A FILHA DE SATÃ (Night of the Eagle / Burn, Witch, Burn)

Gostei bastante de ter conhecido de A FILHA DE SATÃ (1962), de Sidney Hayers, este filme de terror inglês contemporâneo ao auge da Hammer que foge dos monstros então explorados pelo lendário estúdio para lidar com seriedade e ambiguidade com o tema da fé, ao contar a história de um professor de sociologia de uma cidade tranquila que descobre que a esposa guarda inúmeros amuletos e encantamentos dentro de casa. Logo ele, uma pessoa declaradamente descrente de tudo de natureza sobrenatural, como deixa claro na aula que abre a narrativa, tendo que lidar com essa situação.
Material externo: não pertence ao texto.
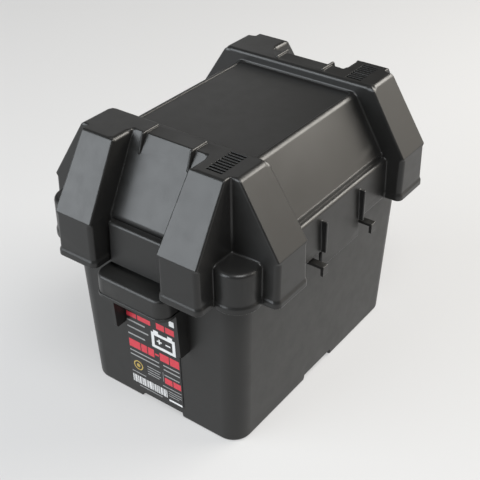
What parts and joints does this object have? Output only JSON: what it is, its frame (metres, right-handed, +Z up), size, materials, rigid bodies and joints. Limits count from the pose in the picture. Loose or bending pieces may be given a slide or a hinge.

Acontece que o tom do filme, após o primeiro terço de metragem vai ganhando contornos mais tensos e perturbadores, ao percebermos o que acontece após o professor queimar todo o material que a esposa tão devotadamente cuida. Janet Blair está excelente como a esposa, já que sua personagem lida com diversas situações e diversos modos de encarar essas situações. Curiosamente, o filme traz um prólogo com uma narração em voice-over com alguém executando uma espécie de feitiço para tornar os espectadores imunes aos efeitos nocivos da bruxaria que emanaria da tela. Lembrei-me da bruxa do começo de À MEIA-NOITE LEVAREI SUA ALMA, do nosso querido Mojica. Visto no box Obras-Primas do Terror 4.